Aircraft handling skills can be learned, and pilots are (or ought to be) in control over how they use these skills.  However, no-one has control at all over what Nature may produce, and as many have found, it is easy for the weather to gain the better of a pilot.  For that reason, the book contains a certain amount of basic theory as a background to its important guidance on obtaining and using the available meteorological information. It also contains much practical advice on how to recognise and avoid potential weather hazards.It is sometimes said that a butterfly flapping its wings in the Amazon rainforest will eventually affect the weather in the British Isles.  

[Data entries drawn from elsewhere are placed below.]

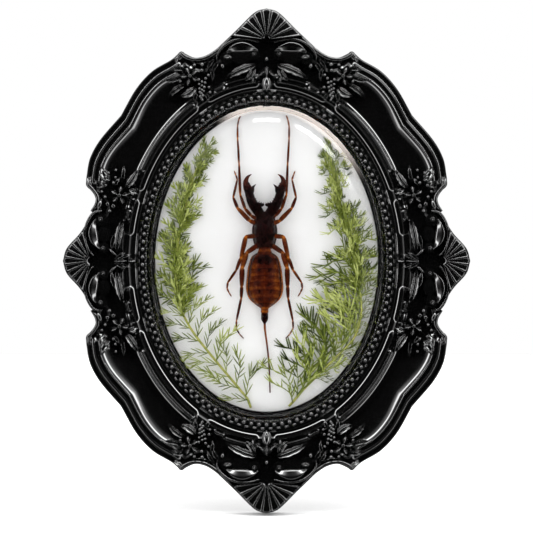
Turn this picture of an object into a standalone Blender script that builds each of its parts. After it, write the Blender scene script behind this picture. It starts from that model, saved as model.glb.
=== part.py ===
"""Whip scorpion with two fern sprigs on a white panel, under a clear dome in an oval baroque frame.

Metres, +Z up. The frame hangs upright: its flat back lies in the plane Y = 0, its front faces -Y,
and the origin is the centre of the back. Depths are given as heights towards the front.
"""

import math

import bmesh
import bpy
from mathutils import Vector

MM = 0.001
GAP = 0.3

# The frame's outline in its upper right quarter, as stretches that meet in corners.
# Each stretch is a smooth curve through its points, from the top's middle to the side's middle.
TOP_FAN = [(0, 105.1), (5, 103.4), (12.8, 95.9), (20.5, 88.6)]
UPPER_HOLLOW = [(20.5, 88.6), (25.5, 85.2), (30, 84.7), (35.6, 87.3)]
UPPER_LOBE = [(35.6, 87.3), (39, 84.3), (47.8, 79), (54.5, 71.6), (60.7, 60.7)]
LOWER_LOBE = [(60.7, 60.7), (69.3, 50.7), (73.6, 43), (75, 36), (75, 31.4)]
SIDE_HOLLOW = [(75, 31.4), (72.2, 28), (71.2, 25), (71.8, 21.3)]
SIDE_FAN = [(71.8, 21.3), (77.5, 12), (83.2, 5.4), (84.9, 0)]
FAN_RIBS = 9
HOLLOW_STEPS = 3
LOBE_STEPS = 4

TOP_HUB = (0, 91.0)
SIDE_HUB = (72.4, 0)
HUB_RADIUS = 2.6

# The outer moulding, as (distance in from the outline, height).
FRONT_EDGE = (0.5, 8.5)
OUTER_MOULDING = [(1.2, 11.0), (2.3, 10.0), (4.2, 12.4), (5.3, 11.4), (6.8, 13.4)]
RIB_HEIGHTS = [12.0, 13.2, 14.2, 15.0, 15.0]
GROOVE_HEIGHTS = [11.0, 11.4, 12.2, 13.4, 15.0]
FAN_RISE_SHARE = [0.12, 0.3, 0.52, 0.78, 1.0]

COVE_HEIGHT = 10.8
SCROLL_GROUND = 13.0

# The bead course is an oval with these half sizes, and the mouldings beside it are its offsets.
BEAD_OVAL = (51.2, 67.6)
BEAD_COUNT = 118
INNER_MOULDING = [(9.8, 14.6), (8.2, 13.4), (6.6, 14.8), (3.4, 12.6)]
BEAD_OUTSIDE = (1.15, 12.8)
BEAD_CREST = (0.0, 14.0)
BEAD_GAP_HEIGHT = 12.9
BEAD_INSIDE = (-1.15, 12.4)
LEDGE_WALL = -1.6
LEDGE_HEIGHT = 7.5
LEDGE_INNER = -5.0
LIP_BACK = 5.6
REBATE = -0.8
OVAL_STEPS = 64

BOARD_OVAL = (BEAD_OVAL[0] + REBATE - GAP, BEAD_OVAL[1] + REBATE - GAP)
BOARD_THICKNESS = 2.5
PANEL_BACK = BOARD_THICKNESS + GAP
PANEL_FRONT = LIP_BACK - GAP

DOME_OUTER = (BEAD_OVAL[0] + LEDGE_WALL - GAP, BEAD_OVAL[1] + LEDGE_WALL - GAP)
DOME_WALL = 1.6
DOME_FOOT = LEDGE_HEIGHT + GAP
DOME_CROWN = 24.0
DOME_SQUARENESS = 2.5
DOME_STEPS = 32
DOME_LEVELS = 5

KEYHOLE_Z = 79.0
KEYHOLE_HEAD = 4.2
KEYHOLE_SLOT = 2.2
KEYHOLE_LENGTH = 8.0
KEYHOLE_DEPTH = 5.0
KEYHOLE_LIP = 2.0
CUT_STEP = 0.2

# Ornaments of the upper right quarter, each mirrored into the other three. Their feet are sunk in the casting.
RELIEF_FOOT = 6.6
LEAF_TOP = 14.8
FLOWER_TOP = 15.0
PETAL_WAIST = 0.62
BERRY_TOP = 14.8
BUD_TOP = 15.4
BAND_FOOT = 6.0
BAND_TOP = 15.2
BAND_STEPS = 3
BAND_HALF_WIDTH = 1.3
# Volutes are (x, z, radius, height), leaves are (x and z of each end, half width), and the rest (x, z, radius).
VOLUTES = [(5.0, 85.2, 2.6, 15.6), (16.0, 83.4, 3.2, 15.8), (68.6, 17.1, 3.0, 15.8), (67.4, 4.4, 2.2, 15.6)]
SCROLL_ARCHES = [
    [(3.0, 88.6), (6.8, 91.6), (11.8, 92.0), (16.0, 88.6)],
    [(71.6, 3.0), (71.6, 7.8), (69.9, 12.6)],
]
LEAVES = [
    (16.6, 75.8, 4.6, 80.4, 2.0),
    (59.4, 16.0, 61.8, 3.9, 1.9),
    (57.8, 30.5, 53.6, 37.0, 1.7),
    (63.8, 34.4, 66.6, 39.0, 2.4),
    (23.6, 75.6, 21.6, 81.2, 1.5),
]
FLOWERS = [(60.7, 27.0, 3.3), (31.6, 74.6, 3.0)]
BERRIES = [(54.9, 28.8, 1.6), (66.2, 23.4, 1.6), (26.2, 71.4, 1.8), (36.6, 77.4, 1.6)]
# The buds on the two axes, as (end nearer the fan, end nearer the opening, half width).
TOP_BUD = (83.0, 71.6, 2.3)
SIDE_BUD = (62.0, 54.6, 2.0)

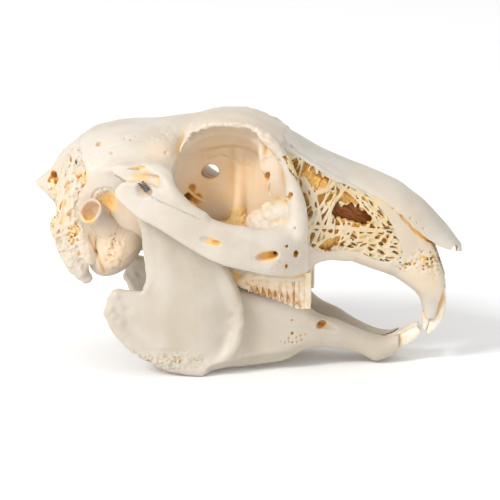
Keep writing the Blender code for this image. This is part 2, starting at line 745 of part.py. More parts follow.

The atmosphere will very seldom act exactly as this or any book suggests, and pilots are unlikely to see any weather feature exactly as the descriptions, but the general trends and principles will nearly always apply. Modern meteorological forecasts are produced by computer with guidance from highly trained and qualified scientists, but these forecasts can never be completely accurate, and are certainly not tailored to the requirements of an individual pilot.  To enjoy our flying to the maximum while retaining a reasonable level of safety, we need to learn as much about the weather as possible.  

We should make an effort to interpret published forecasts, and then compare these forecasts and our interpretations with what actually happens later.  This book of course can only act as an introduction to the subject of meteorology.Hopefully, it will encourage readers to consult more detailed books on the subject to improve their knowledge. The author is grateful for the assistance of the UK Met Office, with whose permission many of the charts have been reproduced.

 

David Cockburn served for many years in the Royal Air Force as a pilot and flying instructor, amassing nearly 6000 flying hours including over 1000 hours instructing on jet trainers and 1000 hours on light piston aeroplanes. During that time he specialised in teaching mainly visual navigation techniques to pilots and navigators in the air and on the ground. He holds a UK Airline Transport Pilots Licence, and since leaving the RAF has worked as a ground instructor in professional flying training schools in this country and abroad, and is the author of several professional training books and manuals. While employed by the UK CAA and subsequently, he has received awards for his work to improve General Aviation safety, and continues to give flying instruction at flying clubs to PPL and IMC rating students. Having decided to concentrate on private pilot training, it became apparent that students and private pilots found it difficult to find the practical and important information they needed from the detailed descriptions in the available textbooks.